Repeat the listing below in full, exactly as it stands.

━━━ Given records ━━━

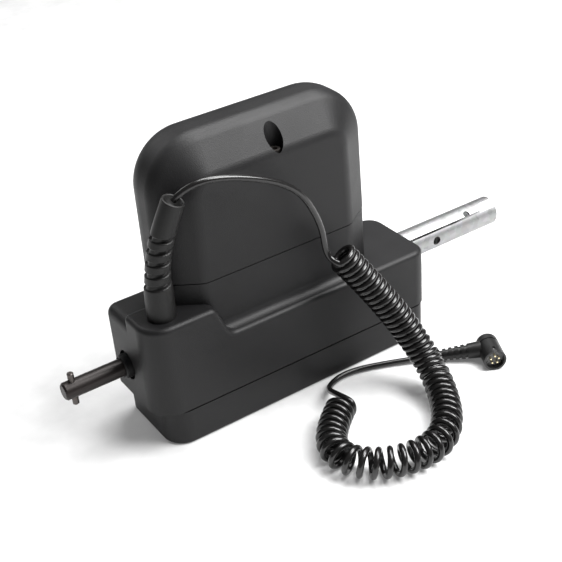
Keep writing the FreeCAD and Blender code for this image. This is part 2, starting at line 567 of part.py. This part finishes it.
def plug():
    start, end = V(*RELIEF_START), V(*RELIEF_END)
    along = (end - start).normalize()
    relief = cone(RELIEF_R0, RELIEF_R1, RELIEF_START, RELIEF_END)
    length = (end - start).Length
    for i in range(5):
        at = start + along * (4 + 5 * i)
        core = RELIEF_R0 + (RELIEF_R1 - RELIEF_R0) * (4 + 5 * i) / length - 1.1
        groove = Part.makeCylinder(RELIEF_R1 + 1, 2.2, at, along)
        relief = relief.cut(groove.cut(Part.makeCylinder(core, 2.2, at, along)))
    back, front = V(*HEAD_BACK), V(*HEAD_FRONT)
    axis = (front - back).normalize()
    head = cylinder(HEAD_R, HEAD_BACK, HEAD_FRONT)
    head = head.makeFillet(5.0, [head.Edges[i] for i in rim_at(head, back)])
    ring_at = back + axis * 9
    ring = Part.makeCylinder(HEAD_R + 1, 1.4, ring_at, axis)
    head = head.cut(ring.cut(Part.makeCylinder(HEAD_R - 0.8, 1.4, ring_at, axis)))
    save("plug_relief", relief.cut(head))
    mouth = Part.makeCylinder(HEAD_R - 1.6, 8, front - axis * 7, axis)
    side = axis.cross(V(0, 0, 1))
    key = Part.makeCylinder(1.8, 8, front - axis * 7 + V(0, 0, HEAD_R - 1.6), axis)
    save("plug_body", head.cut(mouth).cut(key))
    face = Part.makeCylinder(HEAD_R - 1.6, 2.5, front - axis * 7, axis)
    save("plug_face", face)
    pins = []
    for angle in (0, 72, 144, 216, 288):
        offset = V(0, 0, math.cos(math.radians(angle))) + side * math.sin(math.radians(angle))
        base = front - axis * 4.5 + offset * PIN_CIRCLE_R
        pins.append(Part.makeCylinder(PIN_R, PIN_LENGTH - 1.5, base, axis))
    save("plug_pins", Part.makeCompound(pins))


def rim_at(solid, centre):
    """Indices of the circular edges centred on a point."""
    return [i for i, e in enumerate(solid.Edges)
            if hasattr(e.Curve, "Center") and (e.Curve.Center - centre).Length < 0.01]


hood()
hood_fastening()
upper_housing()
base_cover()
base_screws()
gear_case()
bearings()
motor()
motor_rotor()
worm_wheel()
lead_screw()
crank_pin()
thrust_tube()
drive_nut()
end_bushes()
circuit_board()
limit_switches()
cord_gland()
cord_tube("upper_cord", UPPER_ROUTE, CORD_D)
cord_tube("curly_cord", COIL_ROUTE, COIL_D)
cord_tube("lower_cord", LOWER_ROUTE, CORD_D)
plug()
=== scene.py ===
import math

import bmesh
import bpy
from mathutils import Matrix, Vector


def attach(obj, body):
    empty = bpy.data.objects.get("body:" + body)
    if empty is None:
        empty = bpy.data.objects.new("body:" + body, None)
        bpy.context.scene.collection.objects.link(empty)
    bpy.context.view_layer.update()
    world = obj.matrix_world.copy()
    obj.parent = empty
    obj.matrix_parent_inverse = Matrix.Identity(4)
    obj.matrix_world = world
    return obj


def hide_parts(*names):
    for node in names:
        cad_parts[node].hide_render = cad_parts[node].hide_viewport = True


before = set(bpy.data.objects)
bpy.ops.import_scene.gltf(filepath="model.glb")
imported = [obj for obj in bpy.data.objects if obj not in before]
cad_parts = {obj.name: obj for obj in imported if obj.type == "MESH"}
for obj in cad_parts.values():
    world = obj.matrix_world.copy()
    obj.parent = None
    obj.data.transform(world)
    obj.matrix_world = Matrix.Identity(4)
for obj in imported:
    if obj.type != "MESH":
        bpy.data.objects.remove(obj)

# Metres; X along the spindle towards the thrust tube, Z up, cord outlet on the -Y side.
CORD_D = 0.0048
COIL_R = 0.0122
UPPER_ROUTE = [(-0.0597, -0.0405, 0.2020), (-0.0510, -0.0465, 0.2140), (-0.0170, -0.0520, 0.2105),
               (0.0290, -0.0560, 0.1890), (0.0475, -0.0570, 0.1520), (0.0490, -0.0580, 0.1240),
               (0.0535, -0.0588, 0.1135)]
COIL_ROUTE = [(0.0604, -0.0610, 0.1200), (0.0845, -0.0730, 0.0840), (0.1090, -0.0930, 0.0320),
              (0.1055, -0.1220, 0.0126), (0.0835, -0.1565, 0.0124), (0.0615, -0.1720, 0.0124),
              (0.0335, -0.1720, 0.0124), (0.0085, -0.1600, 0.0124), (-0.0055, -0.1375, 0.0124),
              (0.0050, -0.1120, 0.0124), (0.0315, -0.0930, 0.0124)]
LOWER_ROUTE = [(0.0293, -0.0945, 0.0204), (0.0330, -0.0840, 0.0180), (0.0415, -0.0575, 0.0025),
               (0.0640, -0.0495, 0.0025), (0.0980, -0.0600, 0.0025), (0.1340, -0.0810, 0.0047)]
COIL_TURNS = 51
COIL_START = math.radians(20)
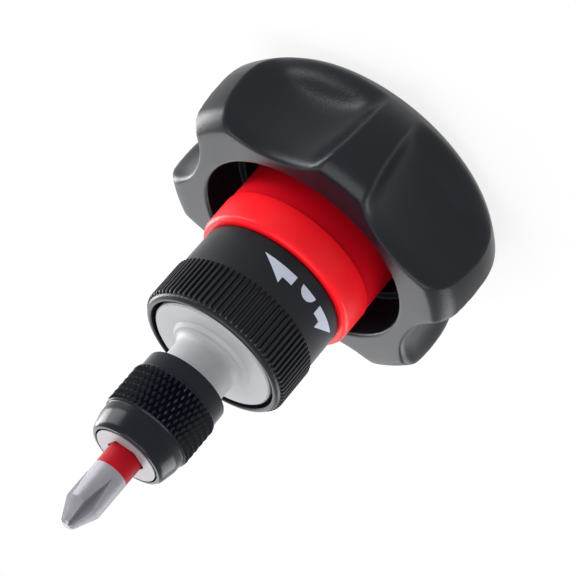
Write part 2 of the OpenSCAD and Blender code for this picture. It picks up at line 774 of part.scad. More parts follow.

━━━

▶ **Answer to this exercise**
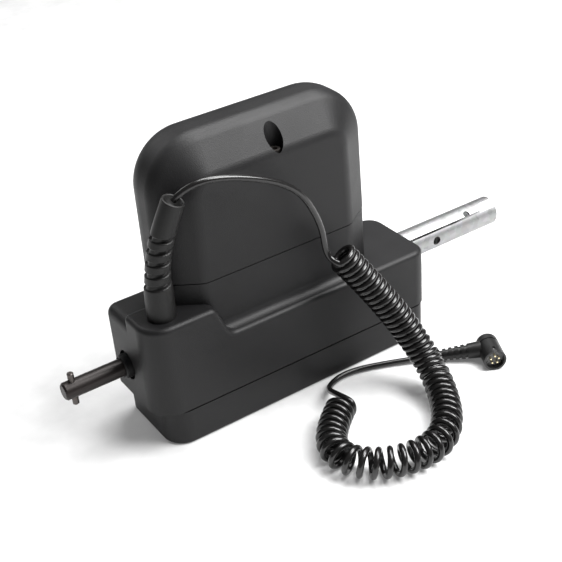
Keep writing the FreeCAD and Blender code for this image. This is part 2, starting at line 567 of part.py. This part finishes it.
def plug():
    start, end = V(*RELIEF_START), V(*RELIEF_END)
    along = (end - start).normalize()
    relief = cone(RELIEF_R0, RELIEF_R1, RELIEF_START, RELIEF_END)
    length = (end - start).Length
    for i in range(5):
        at = start + along * (4 + 5 * i)
        core = RELIEF_R0 + (RELIEF_R1 - RELIEF_R0) * (4 + 5 * i) / length - 1.1
        groove = Part.makeCylinder(RELIEF_R1 + 1, 2.2, at, along)
        relief = relief.cut(groove.cut(Part.makeCylinder(core, 2.2, at, along)))
    back, front = V(*HEAD_BACK), V(*HEAD_FRONT)
    axis = (front - back).normalize()
    head = cylinder(HEAD_R, HEAD_BACK, HEAD_FRONT)
    head = head.makeFillet(5.0, [head.Edges[i] for i in rim_at(head, back)])
    ring_at = back + axis * 9
    ring = Part.makeCylinder(HEAD_R + 1, 1.4, ring_at, axis)
    head = head.cut(ring.cut(Part.makeCylinder(HEAD_R - 0.8, 1.4, ring_at, axis)))
    save("plug_relief", relief.cut(head))
    mouth = Part.makeCylinder(HEAD_R - 1.6, 8, front - axis * 7, axis)
    side = axis.cross(V(0, 0, 1))
    key = Part.makeCylinder(1.8, 8, front - axis * 7 + V(0, 0, HEAD_R - 1.6), axis)
    save("plug_body", head.cut(mouth).cut(key))
    face = Part.makeCylinder(HEAD_R - 1.6, 2.5, front - axis * 7, axis)
    save("plug_face", face)
    pins = []
    for angle in (0, 72, 144, 216, 288):
        offset = V(0, 0, math.cos(math.radians(angle))) + side * math.sin(math.radians(angle))
        base = front - axis * 4.5 + offset * PIN_CIRCLE_R
        pins.append(Part.makeCylinder(PIN_R, PIN_LENGTH - 1.5, base, axis))
    save("plug_pins", Part.makeCompound(pins))


def rim_at(solid, centre):
    """Indices of the circular edges centred on a point."""
    return [i for i, e in enumerate(solid.Edges)
            if hasattr(e.Curve, "Center") and (e.Curve.Center - centre).Length < 0.01]


hood()
hood_fastening()
upper_housing()
base_cover()
base_screws()
gear_case()
bearings()
motor()
motor_rotor()
worm_wheel()
lead_screw()
crank_pin()
thrust_tube()
drive_nut()
end_bushes()
circuit_board()
limit_switches()
cord_gland()
cord_tube("upper_cord", UPPER_ROUTE, CORD_D)
cord_tube("curly_cord", COIL_ROUTE, COIL_D)
cord_tube("lower_cord", LOWER_ROUTE, CORD_D)
plug()
=== scene.py ===
import math

import bmesh
import bpy
from mathutils import Matrix, Vector


def attach(obj, body):
    empty = bpy.data.objects.get("body:" + body)
    if empty is None:
        empty = bpy.data.objects.new("body:" + body, None)
        bpy.context.scene.collection.objects.link(empty)
    bpy.context.view_layer.update()
    world = obj.matrix_world.copy()
    obj.parent = empty
    obj.matrix_parent_inverse = Matrix.Identity(4)
    obj.matrix_world = world
    return obj


def hide_parts(*names):
    for node in names:
        cad_parts[node].hide_render = cad_parts[node].hide_viewport = True


before = set(bpy.data.objects)
bpy.ops.import_scene.gltf(filepath="model.glb")
imported = [obj for obj in bpy.data.objects if obj not in before]
cad_parts = {obj.name: obj for obj in imported if obj.type == "MESH"}
for obj in cad_parts.values():
    world = obj.matrix_world.copy()
    obj.parent = None
    obj.data.transform(world)
    obj.matrix_world = Matrix.Identity(4)
for obj in imported:
    if obj.type != "MESH":
        bpy.data.objects.remove(obj)

# Metres; X along the spindle towards the thrust tube, Z up, cord outlet on the -Y side.
CORD_D = 0.0048
COIL_R = 0.0122
UPPER_ROUTE = [(-0.0597, -0.0405, 0.2020), (-0.0510, -0.0465, 0.2140), (-0.0170, -0.0520, 0.2105),
               (0.0290, -0.0560, 0.1890), (0.0475, -0.0570, 0.1520), (0.0490, -0.0580, 0.1240),
               (0.0535, -0.0588, 0.1135)]
COIL_ROUTE = [(0.0604, -0.0610, 0.1200), (0.0845, -0.0730, 0.0840), (0.1090, -0.0930, 0.0320),
              (0.1055, -0.1220, 0.0126), (0.0835, -0.1565, 0.0124), (0.0615, -0.1720, 0.0124),
              (0.0335, -0.1720, 0.0124), (0.0085, -0.1600, 0.0124), (-0.0055, -0.1375, 0.0124),
              (0.0050, -0.1120, 0.0124), (0.0315, -0.0930, 0.0124)]
LOWER_ROUTE = [(0.0293, -0.0945, 0.0204), (0.0330, -0.0840, 0.0180), (0.0415, -0.0575, 0.0025),
               (0.0640, -0.0495, 0.0025), (0.0980, -0.0600, 0.0025), (0.1340, -0.0810, 0.0047)]
COIL_TURNS = 51
COIL_START = math.radians(20)
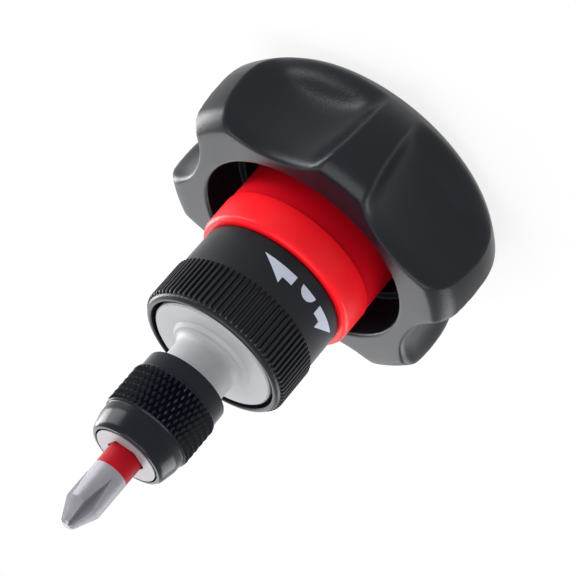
Write part 2 of the OpenSCAD and Blender code for this picture. It picks up at line 774 of part.scad. More parts follow.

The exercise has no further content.